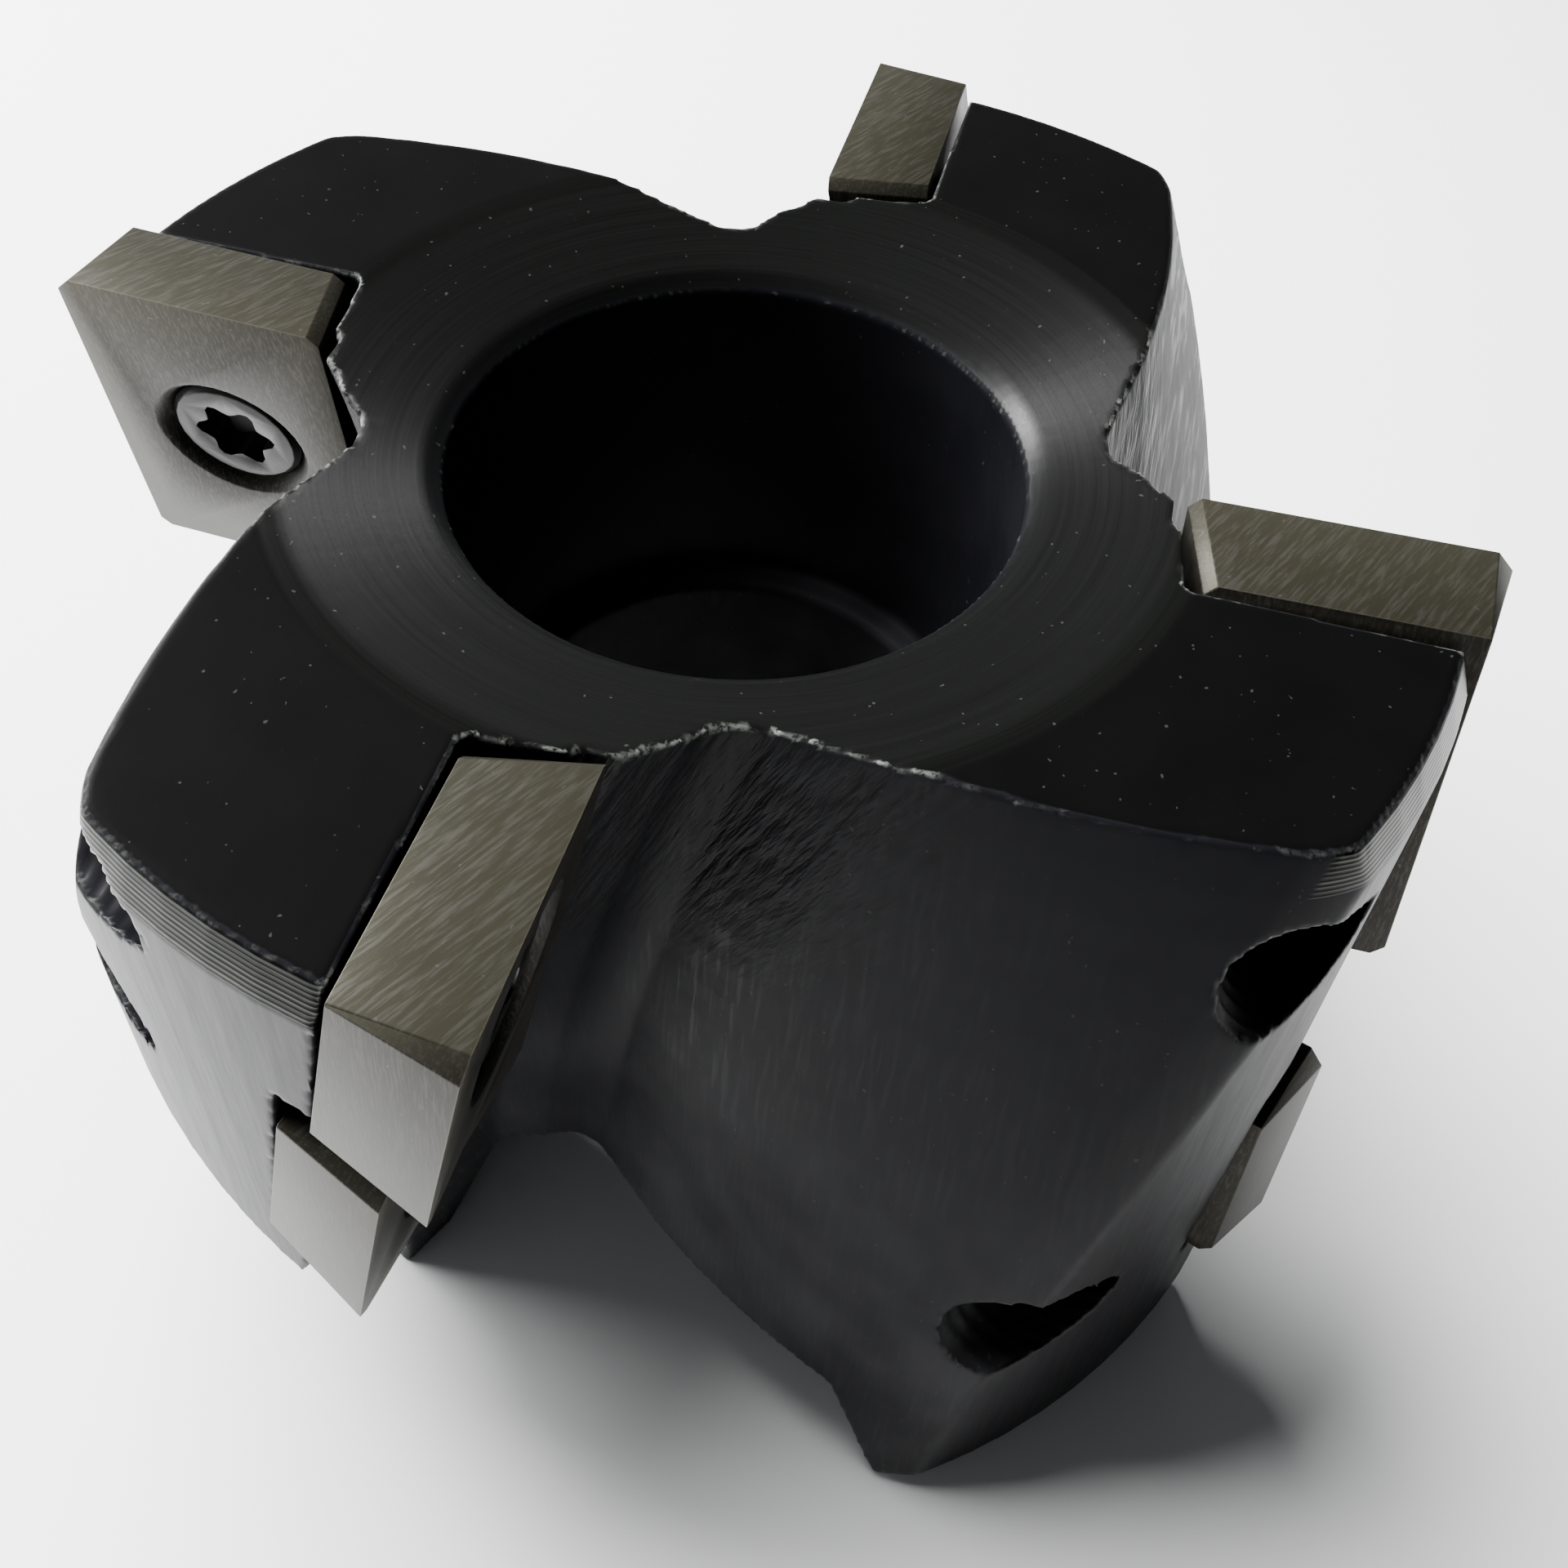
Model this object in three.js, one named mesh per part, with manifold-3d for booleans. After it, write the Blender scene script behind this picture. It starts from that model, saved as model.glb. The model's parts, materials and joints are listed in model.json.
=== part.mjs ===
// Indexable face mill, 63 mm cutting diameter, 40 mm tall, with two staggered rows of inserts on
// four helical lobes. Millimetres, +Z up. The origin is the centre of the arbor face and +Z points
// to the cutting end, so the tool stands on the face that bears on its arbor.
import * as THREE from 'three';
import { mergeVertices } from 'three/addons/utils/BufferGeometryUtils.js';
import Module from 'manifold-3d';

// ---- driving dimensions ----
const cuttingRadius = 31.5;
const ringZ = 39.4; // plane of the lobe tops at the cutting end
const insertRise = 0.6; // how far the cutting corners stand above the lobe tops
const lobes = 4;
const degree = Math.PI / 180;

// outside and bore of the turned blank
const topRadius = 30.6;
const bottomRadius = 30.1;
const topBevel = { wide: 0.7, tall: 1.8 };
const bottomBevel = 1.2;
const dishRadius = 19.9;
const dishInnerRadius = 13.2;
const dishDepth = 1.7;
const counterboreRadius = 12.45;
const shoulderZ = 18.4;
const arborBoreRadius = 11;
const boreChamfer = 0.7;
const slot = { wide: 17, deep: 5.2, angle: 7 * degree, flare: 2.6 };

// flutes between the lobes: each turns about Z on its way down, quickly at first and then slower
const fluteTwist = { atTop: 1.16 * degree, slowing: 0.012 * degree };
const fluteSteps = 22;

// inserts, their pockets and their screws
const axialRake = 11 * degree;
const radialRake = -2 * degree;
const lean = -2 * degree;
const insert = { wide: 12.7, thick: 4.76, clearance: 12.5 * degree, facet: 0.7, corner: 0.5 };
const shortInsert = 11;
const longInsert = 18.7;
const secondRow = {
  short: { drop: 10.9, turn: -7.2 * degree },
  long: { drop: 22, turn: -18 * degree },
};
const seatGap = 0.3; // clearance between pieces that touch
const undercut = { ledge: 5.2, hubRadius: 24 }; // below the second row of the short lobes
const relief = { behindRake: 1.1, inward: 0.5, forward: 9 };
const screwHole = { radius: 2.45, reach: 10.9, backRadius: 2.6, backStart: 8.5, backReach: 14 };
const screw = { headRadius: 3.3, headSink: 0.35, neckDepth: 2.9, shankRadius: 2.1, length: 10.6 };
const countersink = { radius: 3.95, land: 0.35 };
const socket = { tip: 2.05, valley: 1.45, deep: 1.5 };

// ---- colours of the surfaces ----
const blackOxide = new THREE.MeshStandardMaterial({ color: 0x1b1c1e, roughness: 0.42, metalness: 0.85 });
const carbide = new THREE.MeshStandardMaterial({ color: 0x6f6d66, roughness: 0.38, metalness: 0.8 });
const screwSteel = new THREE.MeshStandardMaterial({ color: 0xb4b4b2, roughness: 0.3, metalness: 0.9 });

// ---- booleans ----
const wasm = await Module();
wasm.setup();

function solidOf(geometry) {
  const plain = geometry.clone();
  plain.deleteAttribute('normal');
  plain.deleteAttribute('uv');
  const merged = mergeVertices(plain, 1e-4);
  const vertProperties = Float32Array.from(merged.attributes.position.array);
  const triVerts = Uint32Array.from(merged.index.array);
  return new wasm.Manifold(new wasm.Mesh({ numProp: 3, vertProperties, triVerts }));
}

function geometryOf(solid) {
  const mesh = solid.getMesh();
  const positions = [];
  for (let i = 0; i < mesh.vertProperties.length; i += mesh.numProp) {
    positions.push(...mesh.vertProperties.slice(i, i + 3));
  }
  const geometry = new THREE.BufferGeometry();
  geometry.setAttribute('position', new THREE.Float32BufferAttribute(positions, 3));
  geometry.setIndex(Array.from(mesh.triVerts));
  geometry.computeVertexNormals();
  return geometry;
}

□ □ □

> **REQUIREMENTS**
Write out the material from the first line to the last, exactly.

> **SOLUTION BELOW**
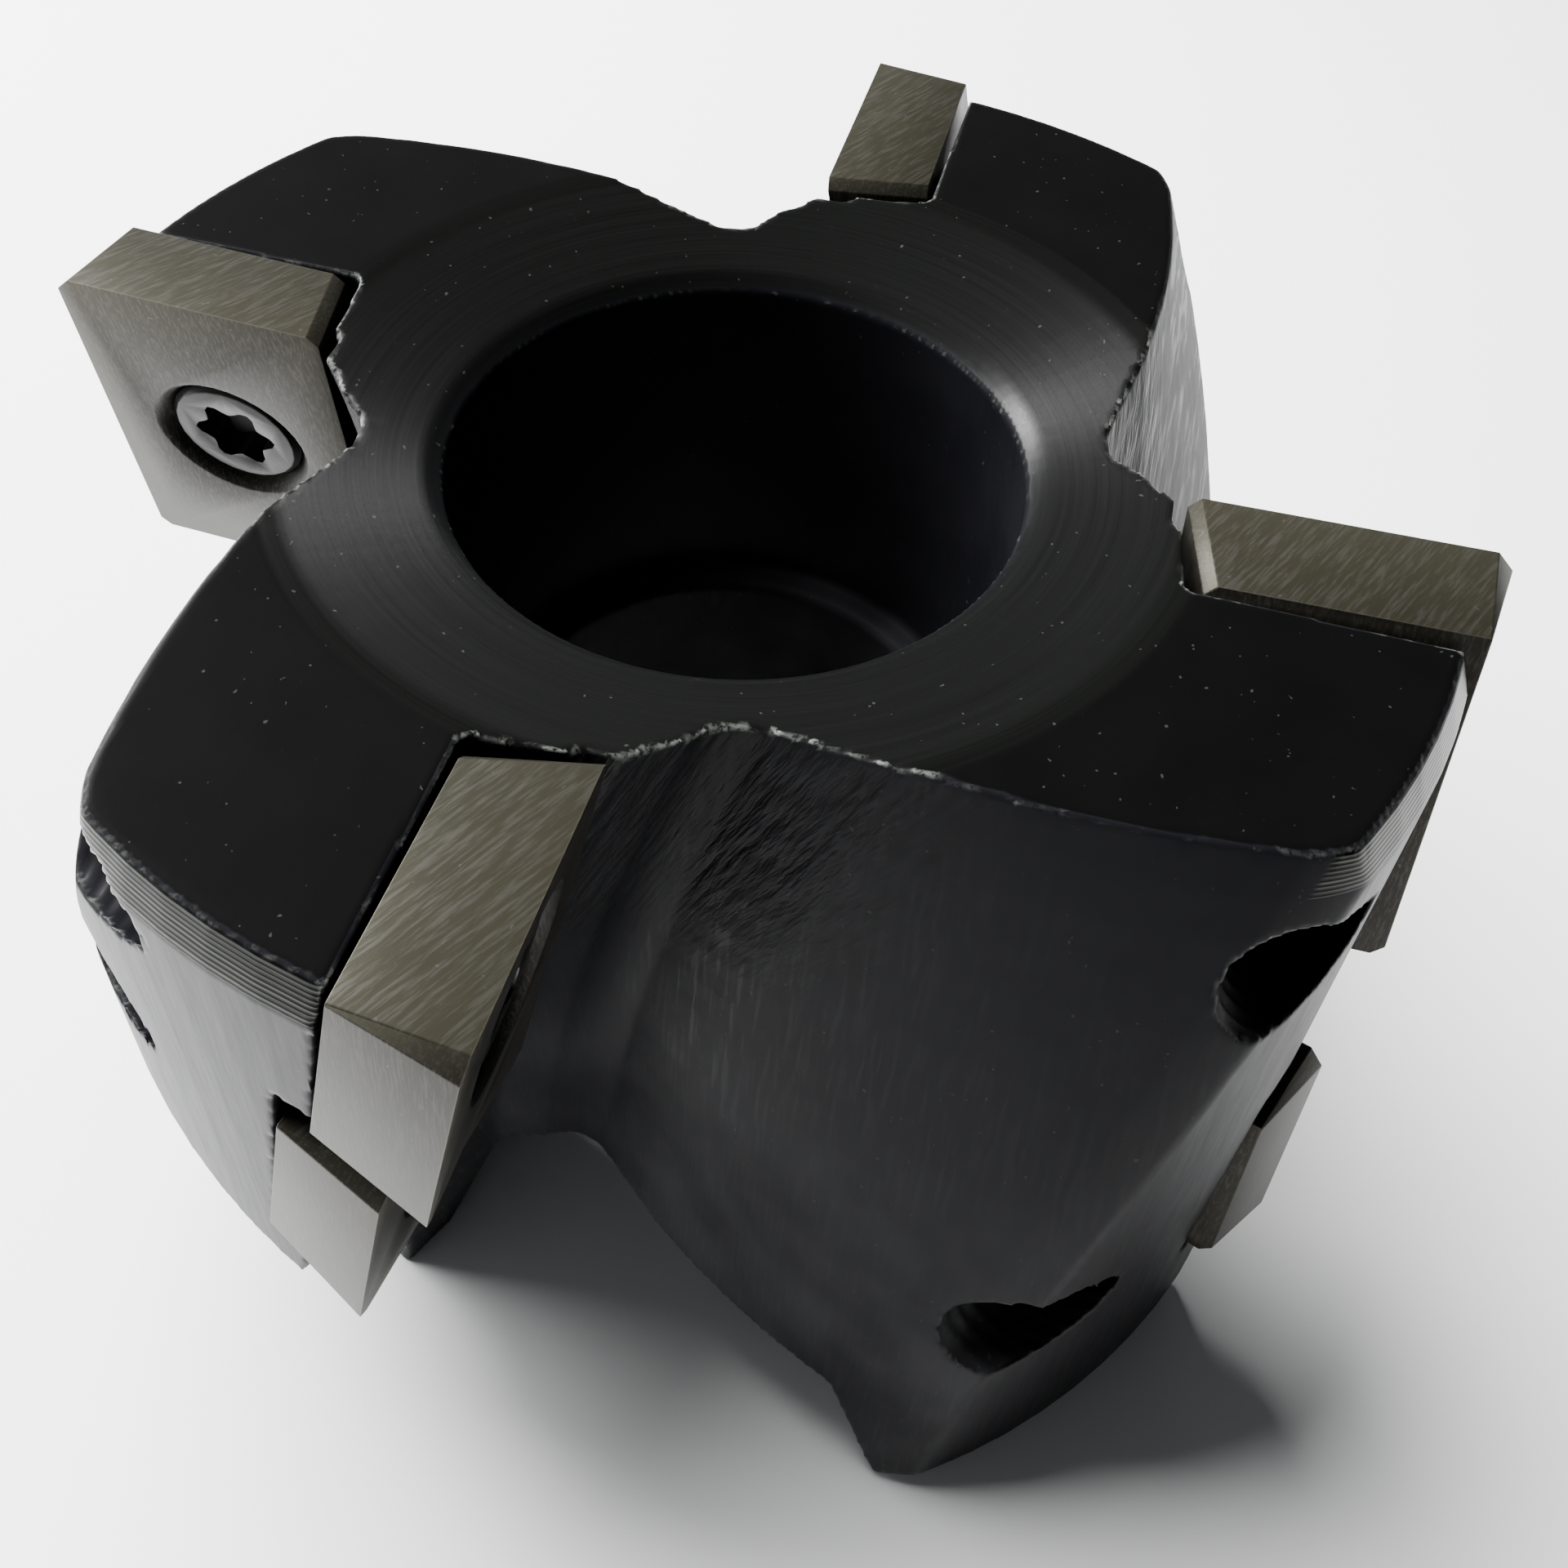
Model this object in three.js, one named mesh per part, with manifold-3d for booleans. After it, write the Blender scene script behind this picture. It starts from that model, saved as model.glb. The model's parts, materials and joints are listed in model.json.
=== part.mjs ===
// Indexable face mill, 63 mm cutting diameter, 40 mm tall, with two staggered rows of inserts on
// four helical lobes. Millimetres, +Z up. The origin is the centre of the arbor face and +Z points
// to the cutting end, so the tool stands on the face that bears on its arbor.
import * as THREE from 'three';
import { mergeVertices } from 'three/addons/utils/BufferGeometryUtils.js';
import Module from 'manifold-3d';

// ---- driving dimensions ----
const cuttingRadius = 31.5;
const ringZ = 39.4; // plane of the lobe tops at the cutting end
const insertRise = 0.6; // how far the cutting corners stand above the lobe tops
const lobes = 4;
const degree = Math.PI / 180;

// outside and bore of the turned blank
const topRadius = 30.6;
const bottomRadius = 30.1;
const topBevel = { wide: 0.7, tall: 1.8 };
const bottomBevel = 1.2;
const dishRadius = 19.9;
const dishInnerRadius = 13.2;
const dishDepth = 1.7;
const counterboreRadius = 12.45;
const shoulderZ = 18.4;
const arborBoreRadius = 11;
const boreChamfer = 0.7;
const slot = { wide: 17, deep: 5.2, angle: 7 * degree, flare: 2.6 };

// flutes between the lobes: each turns about Z on its way down, quickly at first and then slower
const fluteTwist = { atTop: 1.16 * degree, slowing: 0.012 * degree };
const fluteSteps = 22;

// inserts, their pockets and their screws
const axialRake = 11 * degree;
const radialRake = -2 * degree;
const lean = -2 * degree;
const insert = { wide: 12.7, thick: 4.76, clearance: 12.5 * degree, facet: 0.7, corner: 0.5 };
const shortInsert = 11;
const longInsert = 18.7;
const secondRow = {
  short: { drop: 10.9, turn: -7.2 * degree },
  long: { drop: 22, turn: -18 * degree },
};
const seatGap = 0.3; // clearance between pieces that touch
const undercut = { ledge: 5.2, hubRadius: 24 }; // below the second row of the short lobes
const relief = { behindRake: 1.1, inward: 0.5, forward: 9 };
const screwHole = { radius: 2.45, reach: 10.9, backRadius: 2.6, backStart: 8.5, backReach: 14 };
const screw = { headRadius: 3.3, headSink: 0.35, neckDepth: 2.9, shankRadius: 2.1, length: 10.6 };
const countersink = { radius: 3.95, land: 0.35 };
const socket = { tip: 2.05, valley: 1.45, deep: 1.5 };

// ---- colours of the surfaces ----
const blackOxide = new THREE.MeshStandardMaterial({ color: 0x1b1c1e, roughness: 0.42, metalness: 0.85 });
const carbide = new THREE.MeshStandardMaterial({ color: 0x6f6d66, roughness: 0.38, metalness: 0.8 });
const screwSteel = new THREE.MeshStandardMaterial({ color: 0xb4b4b2, roughness: 0.3, metalness: 0.9 });

// ---- booleans ----
const wasm = await Module();
wasm.setup();

function solidOf(geometry) {
  const plain = geometry.clone();
  plain.deleteAttribute('normal');
  plain.deleteAttribute('uv');
  const merged = mergeVertices(plain, 1e-4);
  const vertProperties = Float32Array.from(merged.attributes.position.array);
  const triVerts = Uint32Array.from(merged.index.array);
  return new wasm.Manifold(new wasm.Mesh({ numProp: 3, vertProperties, triVerts }));
}

function geometryOf(solid) {
  const mesh = solid.getMesh();
  const positions = [];
  for (let i = 0; i < mesh.vertProperties.length; i += mesh.numProp) {
    positions.push(...mesh.vertProperties.slice(i, i + 3));
  }
  const geometry = new THREE.BufferGeometry();
  geometry.setAttribute('position', new THREE.Float32BufferAttribute(positions, 3));
  geometry.setIndex(Array.from(mesh.triVerts));
  geometry.computeVertexNormals();
  return geometry;
}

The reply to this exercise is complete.